Given task: Exactly the lines from the one that contains "front_left_voussoirs();" to the one that contains "in imported if", both lines included, should be copied, and no others.

** START OF Entries provided **

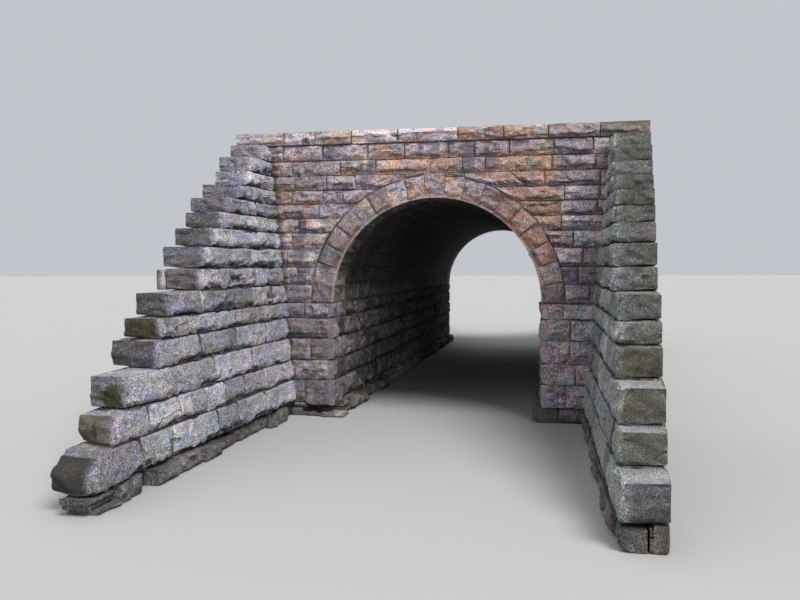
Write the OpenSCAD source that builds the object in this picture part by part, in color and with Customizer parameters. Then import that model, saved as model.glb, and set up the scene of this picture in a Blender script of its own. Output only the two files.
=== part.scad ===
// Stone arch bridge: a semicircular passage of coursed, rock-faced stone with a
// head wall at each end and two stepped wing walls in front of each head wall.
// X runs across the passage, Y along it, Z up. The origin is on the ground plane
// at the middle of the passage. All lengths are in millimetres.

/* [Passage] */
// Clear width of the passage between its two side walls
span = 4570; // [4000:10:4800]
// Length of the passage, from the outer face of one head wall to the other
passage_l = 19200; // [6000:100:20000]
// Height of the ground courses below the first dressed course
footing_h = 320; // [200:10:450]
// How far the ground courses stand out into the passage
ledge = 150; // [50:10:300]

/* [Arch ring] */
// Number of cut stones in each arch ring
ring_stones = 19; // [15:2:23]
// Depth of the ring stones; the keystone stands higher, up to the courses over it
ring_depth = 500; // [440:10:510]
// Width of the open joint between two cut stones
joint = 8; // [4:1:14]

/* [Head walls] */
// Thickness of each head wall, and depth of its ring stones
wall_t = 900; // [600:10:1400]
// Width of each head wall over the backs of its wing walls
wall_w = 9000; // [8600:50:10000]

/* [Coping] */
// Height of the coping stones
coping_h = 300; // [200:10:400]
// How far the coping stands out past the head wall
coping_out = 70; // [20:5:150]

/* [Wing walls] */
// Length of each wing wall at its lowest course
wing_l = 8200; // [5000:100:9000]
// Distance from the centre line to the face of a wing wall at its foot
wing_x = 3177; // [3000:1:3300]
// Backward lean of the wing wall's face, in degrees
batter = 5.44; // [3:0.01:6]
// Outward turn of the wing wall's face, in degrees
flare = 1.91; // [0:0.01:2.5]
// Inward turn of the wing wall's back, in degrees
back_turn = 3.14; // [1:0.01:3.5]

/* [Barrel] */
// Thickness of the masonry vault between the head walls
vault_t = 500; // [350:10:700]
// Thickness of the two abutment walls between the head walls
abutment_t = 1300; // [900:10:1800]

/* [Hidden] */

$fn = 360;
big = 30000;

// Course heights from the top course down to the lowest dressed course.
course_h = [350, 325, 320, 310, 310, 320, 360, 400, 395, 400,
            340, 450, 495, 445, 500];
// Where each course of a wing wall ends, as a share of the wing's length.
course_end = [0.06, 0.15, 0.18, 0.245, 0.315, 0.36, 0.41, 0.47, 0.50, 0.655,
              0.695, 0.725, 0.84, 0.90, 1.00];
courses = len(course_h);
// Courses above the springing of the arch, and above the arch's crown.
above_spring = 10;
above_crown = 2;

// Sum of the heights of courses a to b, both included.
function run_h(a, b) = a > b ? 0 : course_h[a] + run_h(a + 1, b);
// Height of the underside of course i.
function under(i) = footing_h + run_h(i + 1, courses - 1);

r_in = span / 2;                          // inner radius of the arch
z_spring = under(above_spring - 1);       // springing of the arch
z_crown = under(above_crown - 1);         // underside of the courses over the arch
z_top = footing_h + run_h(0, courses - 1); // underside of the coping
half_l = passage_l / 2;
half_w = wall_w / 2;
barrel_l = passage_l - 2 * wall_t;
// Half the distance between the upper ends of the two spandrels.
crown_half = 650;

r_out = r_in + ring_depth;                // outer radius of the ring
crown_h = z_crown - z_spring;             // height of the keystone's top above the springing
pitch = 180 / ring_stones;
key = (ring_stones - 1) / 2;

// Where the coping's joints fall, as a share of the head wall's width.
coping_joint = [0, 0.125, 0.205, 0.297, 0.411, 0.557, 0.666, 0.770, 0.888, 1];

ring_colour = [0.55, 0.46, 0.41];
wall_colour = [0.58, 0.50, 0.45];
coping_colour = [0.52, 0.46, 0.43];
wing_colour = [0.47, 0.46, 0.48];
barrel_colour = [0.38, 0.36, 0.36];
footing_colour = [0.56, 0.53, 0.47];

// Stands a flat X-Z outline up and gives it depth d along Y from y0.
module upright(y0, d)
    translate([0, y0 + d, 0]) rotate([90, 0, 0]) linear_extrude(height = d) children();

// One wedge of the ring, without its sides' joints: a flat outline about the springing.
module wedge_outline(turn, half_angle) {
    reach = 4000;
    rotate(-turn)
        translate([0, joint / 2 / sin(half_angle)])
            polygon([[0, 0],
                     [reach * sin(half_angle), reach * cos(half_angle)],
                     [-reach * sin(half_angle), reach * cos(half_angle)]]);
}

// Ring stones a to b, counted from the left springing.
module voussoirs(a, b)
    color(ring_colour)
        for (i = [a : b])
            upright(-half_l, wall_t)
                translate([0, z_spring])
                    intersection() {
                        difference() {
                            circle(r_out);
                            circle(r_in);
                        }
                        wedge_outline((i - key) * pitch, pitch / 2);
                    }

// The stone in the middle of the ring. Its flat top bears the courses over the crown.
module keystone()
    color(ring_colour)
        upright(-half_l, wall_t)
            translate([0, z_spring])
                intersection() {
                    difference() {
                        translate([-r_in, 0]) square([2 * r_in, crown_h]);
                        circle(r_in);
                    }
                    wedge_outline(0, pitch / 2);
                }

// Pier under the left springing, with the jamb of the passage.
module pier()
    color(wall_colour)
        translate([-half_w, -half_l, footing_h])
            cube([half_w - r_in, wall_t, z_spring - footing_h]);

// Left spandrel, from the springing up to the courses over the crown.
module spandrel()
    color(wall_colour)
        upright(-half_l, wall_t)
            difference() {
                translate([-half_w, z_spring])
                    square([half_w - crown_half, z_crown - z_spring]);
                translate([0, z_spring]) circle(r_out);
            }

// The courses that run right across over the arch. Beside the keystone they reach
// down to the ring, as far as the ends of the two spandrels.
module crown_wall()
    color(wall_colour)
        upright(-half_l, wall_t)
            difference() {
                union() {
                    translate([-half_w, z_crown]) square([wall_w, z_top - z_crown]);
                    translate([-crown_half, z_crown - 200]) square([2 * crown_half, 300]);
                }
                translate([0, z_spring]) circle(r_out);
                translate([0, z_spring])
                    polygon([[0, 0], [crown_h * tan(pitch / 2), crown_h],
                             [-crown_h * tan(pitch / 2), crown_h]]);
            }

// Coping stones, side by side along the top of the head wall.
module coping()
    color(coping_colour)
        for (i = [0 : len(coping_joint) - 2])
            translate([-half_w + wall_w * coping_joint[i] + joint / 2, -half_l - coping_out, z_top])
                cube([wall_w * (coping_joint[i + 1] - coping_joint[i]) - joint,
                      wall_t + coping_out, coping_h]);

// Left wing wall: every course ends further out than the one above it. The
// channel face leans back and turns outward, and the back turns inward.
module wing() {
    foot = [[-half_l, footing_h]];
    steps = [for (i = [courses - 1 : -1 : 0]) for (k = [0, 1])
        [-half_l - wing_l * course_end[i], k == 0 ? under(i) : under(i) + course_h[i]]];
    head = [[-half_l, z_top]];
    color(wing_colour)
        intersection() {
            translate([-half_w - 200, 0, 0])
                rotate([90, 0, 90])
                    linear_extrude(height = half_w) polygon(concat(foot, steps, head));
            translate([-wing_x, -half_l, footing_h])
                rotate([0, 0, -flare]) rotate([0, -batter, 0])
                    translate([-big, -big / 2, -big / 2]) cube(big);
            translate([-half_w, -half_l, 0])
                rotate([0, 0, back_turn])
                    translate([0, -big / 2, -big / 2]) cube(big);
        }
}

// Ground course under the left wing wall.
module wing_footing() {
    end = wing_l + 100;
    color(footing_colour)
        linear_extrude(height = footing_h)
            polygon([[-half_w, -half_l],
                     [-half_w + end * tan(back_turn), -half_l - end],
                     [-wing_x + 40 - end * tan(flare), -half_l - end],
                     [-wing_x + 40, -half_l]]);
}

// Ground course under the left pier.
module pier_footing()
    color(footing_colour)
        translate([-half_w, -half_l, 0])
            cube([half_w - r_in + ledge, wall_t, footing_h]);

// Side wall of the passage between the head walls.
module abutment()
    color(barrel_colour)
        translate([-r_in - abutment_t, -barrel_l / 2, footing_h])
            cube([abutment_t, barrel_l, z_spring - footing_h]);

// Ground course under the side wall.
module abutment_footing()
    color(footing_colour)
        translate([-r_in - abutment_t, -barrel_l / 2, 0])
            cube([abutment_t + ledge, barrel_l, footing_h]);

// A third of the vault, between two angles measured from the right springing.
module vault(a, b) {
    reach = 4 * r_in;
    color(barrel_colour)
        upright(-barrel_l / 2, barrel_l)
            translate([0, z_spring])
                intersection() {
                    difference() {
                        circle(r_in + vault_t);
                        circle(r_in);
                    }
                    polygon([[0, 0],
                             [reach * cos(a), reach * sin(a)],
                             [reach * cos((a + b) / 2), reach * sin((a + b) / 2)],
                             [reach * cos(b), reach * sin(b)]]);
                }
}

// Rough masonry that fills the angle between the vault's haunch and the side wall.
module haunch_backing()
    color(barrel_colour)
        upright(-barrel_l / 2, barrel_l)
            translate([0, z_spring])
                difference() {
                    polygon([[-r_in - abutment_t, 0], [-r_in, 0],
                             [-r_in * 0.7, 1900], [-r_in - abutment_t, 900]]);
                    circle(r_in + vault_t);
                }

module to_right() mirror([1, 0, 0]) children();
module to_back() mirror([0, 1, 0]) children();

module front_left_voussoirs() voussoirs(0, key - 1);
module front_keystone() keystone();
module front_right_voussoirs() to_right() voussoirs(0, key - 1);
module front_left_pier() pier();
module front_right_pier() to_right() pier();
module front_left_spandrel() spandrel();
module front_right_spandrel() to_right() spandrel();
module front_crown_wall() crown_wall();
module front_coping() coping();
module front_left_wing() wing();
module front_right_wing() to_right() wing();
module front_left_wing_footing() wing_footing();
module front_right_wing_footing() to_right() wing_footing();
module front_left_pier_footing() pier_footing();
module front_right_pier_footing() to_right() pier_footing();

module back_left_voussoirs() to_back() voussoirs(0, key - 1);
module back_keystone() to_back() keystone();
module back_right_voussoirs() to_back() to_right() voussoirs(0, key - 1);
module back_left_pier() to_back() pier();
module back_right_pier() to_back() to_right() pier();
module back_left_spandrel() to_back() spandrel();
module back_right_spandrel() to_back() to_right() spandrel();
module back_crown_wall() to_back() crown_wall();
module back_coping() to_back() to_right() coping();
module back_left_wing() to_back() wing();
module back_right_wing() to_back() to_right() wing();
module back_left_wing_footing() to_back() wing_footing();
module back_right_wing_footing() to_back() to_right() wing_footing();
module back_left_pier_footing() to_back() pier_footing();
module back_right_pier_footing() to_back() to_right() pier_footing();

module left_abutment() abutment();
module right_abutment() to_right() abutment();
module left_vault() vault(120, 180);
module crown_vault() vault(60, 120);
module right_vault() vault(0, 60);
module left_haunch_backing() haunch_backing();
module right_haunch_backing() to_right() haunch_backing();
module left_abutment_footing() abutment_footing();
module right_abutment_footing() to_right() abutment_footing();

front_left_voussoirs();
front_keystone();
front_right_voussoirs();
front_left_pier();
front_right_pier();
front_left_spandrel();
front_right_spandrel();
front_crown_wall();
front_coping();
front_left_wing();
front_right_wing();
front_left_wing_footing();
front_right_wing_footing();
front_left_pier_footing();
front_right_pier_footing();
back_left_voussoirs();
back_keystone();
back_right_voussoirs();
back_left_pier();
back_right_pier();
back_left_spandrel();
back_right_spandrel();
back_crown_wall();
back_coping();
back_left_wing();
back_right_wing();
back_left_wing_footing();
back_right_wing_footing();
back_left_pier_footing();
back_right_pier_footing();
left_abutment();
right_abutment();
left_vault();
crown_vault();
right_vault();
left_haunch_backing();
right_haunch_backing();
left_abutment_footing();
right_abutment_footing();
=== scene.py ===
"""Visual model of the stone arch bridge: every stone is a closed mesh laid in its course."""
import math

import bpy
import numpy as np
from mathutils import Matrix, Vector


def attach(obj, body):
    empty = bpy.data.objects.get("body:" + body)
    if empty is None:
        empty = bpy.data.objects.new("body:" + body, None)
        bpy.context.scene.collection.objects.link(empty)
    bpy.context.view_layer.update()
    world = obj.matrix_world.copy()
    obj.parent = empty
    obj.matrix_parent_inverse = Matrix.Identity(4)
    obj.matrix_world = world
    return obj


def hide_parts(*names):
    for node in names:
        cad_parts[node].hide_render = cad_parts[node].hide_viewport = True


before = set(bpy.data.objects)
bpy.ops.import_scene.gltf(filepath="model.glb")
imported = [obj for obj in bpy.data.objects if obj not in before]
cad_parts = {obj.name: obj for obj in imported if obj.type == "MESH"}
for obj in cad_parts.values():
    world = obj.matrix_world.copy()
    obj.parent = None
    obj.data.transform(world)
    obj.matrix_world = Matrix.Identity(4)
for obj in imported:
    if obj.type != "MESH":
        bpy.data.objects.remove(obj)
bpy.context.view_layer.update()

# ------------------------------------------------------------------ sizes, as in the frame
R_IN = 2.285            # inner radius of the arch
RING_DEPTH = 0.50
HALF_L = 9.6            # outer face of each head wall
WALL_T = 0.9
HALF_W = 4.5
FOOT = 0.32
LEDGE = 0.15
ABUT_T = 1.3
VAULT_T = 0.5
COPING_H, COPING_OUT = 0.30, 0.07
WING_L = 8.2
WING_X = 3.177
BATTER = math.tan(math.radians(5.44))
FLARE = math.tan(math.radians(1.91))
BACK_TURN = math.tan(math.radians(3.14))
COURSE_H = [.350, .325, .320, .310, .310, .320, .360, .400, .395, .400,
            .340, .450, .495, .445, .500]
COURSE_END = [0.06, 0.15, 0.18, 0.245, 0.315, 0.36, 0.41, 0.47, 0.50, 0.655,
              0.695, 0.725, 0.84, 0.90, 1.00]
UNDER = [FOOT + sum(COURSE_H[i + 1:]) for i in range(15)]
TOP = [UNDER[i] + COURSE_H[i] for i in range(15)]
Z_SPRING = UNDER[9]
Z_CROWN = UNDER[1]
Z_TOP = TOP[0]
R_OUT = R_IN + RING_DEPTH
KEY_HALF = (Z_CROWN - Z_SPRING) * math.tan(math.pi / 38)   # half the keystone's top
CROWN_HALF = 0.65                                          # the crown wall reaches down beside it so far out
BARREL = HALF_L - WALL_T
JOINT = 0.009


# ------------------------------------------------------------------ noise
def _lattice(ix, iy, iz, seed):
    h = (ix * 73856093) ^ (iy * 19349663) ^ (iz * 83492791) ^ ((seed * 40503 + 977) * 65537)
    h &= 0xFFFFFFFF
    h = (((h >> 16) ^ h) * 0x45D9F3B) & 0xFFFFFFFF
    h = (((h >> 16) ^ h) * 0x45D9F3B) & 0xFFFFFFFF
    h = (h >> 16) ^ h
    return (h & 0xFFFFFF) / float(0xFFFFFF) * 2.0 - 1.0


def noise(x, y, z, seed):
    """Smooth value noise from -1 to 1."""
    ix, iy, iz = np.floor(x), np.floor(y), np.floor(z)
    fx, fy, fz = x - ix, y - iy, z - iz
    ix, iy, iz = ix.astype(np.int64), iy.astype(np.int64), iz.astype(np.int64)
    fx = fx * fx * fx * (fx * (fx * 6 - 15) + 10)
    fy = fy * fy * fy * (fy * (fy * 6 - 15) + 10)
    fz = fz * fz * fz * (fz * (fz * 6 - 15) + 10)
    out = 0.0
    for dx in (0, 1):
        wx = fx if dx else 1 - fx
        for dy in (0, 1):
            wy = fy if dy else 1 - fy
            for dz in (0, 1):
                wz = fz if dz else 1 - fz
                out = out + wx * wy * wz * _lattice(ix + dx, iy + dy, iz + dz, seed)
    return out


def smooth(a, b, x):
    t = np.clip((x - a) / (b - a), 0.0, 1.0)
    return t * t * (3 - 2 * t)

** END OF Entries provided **
** START OF Entries provided **

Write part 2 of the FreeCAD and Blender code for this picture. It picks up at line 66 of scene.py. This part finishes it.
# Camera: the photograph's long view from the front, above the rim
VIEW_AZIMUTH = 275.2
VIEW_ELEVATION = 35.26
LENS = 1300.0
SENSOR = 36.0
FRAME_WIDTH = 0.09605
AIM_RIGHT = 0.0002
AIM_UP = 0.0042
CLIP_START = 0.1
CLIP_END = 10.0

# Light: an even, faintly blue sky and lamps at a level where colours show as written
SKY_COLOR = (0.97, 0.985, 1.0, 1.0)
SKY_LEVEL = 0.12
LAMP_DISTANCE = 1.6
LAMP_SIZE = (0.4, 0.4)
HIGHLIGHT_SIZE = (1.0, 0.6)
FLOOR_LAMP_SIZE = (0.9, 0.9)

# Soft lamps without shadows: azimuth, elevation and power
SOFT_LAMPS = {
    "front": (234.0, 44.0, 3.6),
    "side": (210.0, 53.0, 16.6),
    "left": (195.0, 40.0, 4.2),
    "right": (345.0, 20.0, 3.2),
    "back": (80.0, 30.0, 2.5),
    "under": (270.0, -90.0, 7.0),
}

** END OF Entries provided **
** START OF Entries provided **

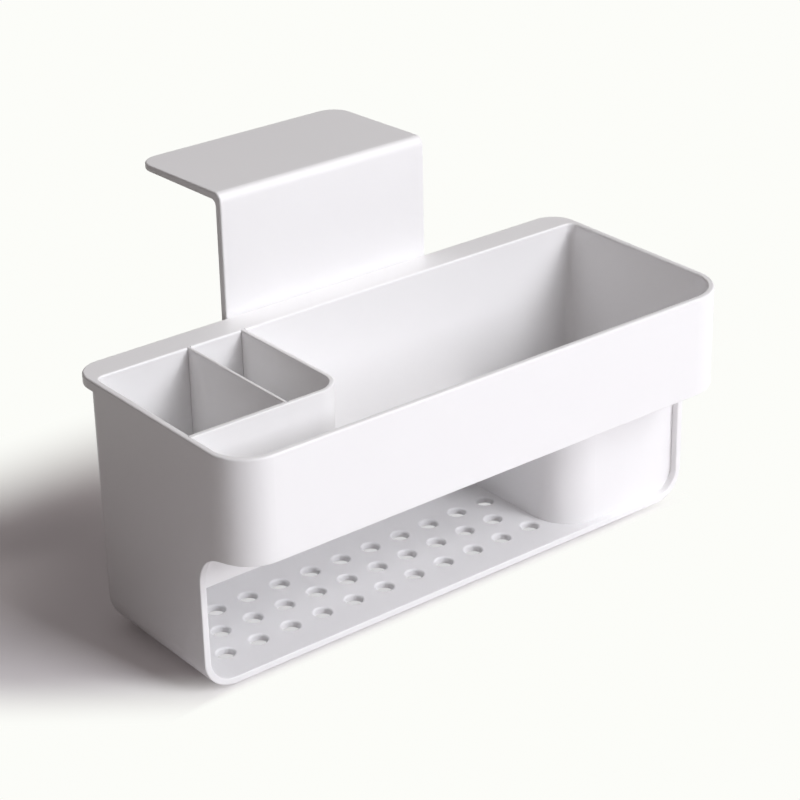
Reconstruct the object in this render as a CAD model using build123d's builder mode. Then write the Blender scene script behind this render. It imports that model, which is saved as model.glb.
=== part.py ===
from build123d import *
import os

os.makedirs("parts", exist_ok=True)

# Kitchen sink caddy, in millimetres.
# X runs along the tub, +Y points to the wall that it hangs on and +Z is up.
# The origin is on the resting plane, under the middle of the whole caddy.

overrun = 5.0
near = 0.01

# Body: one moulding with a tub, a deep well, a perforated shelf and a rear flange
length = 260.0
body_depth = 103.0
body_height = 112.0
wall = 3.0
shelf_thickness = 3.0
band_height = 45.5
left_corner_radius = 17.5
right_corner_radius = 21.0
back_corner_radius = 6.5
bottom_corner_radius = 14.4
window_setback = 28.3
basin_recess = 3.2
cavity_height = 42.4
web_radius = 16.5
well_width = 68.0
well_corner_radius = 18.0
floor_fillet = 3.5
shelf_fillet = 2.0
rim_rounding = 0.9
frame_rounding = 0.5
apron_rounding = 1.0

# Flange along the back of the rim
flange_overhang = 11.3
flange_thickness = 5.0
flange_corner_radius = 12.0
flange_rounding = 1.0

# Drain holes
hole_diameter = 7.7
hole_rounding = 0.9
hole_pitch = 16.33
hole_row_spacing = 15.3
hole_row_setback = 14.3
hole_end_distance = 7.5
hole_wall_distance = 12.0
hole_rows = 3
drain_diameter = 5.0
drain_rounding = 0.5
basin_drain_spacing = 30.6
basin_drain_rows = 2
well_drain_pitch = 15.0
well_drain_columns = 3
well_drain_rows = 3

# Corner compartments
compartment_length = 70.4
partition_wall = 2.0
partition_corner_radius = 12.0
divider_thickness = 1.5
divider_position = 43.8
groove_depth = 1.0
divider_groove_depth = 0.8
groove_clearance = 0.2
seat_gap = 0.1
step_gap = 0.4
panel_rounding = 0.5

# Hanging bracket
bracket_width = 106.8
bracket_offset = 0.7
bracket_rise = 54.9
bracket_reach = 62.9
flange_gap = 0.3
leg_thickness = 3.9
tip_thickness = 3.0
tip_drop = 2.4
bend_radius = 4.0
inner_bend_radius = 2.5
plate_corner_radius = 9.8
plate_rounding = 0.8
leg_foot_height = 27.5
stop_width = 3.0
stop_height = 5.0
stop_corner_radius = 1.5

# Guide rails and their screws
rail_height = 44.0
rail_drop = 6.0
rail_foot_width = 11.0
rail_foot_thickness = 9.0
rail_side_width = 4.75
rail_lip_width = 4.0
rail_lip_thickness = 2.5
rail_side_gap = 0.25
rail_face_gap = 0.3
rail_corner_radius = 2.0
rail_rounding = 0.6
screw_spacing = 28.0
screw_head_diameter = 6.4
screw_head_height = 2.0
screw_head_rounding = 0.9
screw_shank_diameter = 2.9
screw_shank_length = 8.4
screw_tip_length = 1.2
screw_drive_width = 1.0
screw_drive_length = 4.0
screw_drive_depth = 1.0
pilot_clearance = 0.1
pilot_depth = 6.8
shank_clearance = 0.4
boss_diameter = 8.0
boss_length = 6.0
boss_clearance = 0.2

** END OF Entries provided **

Solution for this problem:
front_left_voussoirs();
front_keystone();
front_right_voussoirs();
front_left_pier();
front_right_pier();
front_left_spandrel();
front_right_spandrel();
front_crown_wall();
front_coping();
front_left_wing();
front_right_wing();
front_left_wing_footing();
front_right_wing_footing();
front_left_pier_footing();
front_right_pier_footing();
back_left_voussoirs();
back_keystone();
back_right_voussoirs();
back_left_pier();
back_right_pier();
back_left_spandrel();
back_right_spandrel();
back_crown_wall();
back_coping();
back_left_wing();
back_right_wing();
back_left_wing_footing();
back_right_wing_footing();
back_left_pier_footing();
back_right_pier_footing();
left_abutment();
right_abutment();
left_vault();
crown_vault();
right_vault();
left_haunch_backing();
right_haunch_backing();
left_abutment_footing();
right_abutment_footing();
=== scene.py ===
"""Visual model of the stone arch bridge: every stone is a closed mesh laid in its course."""
import math

import bpy
import numpy as np
from mathutils import Matrix, Vector


def attach(obj, body):
    empty = bpy.data.objects.get("body:" + body)
    if empty is None:
        empty = bpy.data.objects.new("body:" + body, None)
        bpy.context.scene.collection.objects.link(empty)
    bpy.context.view_layer.update()
    world = obj.matrix_world.copy()
    obj.parent = empty
    obj.matrix_parent_inverse = Matrix.Identity(4)
    obj.matrix_world = world
    return obj


def hide_parts(*names):
    for node in names:
        cad_parts[node].hide_render = cad_parts[node].hide_viewport = True


before = set(bpy.data.objects)
bpy.ops.import_scene.gltf(filepath="model.glb")
imported = [obj for obj in bpy.data.objects if obj not in before]
cad_parts = {obj.name: obj for obj in imported if obj.type == "MESH"}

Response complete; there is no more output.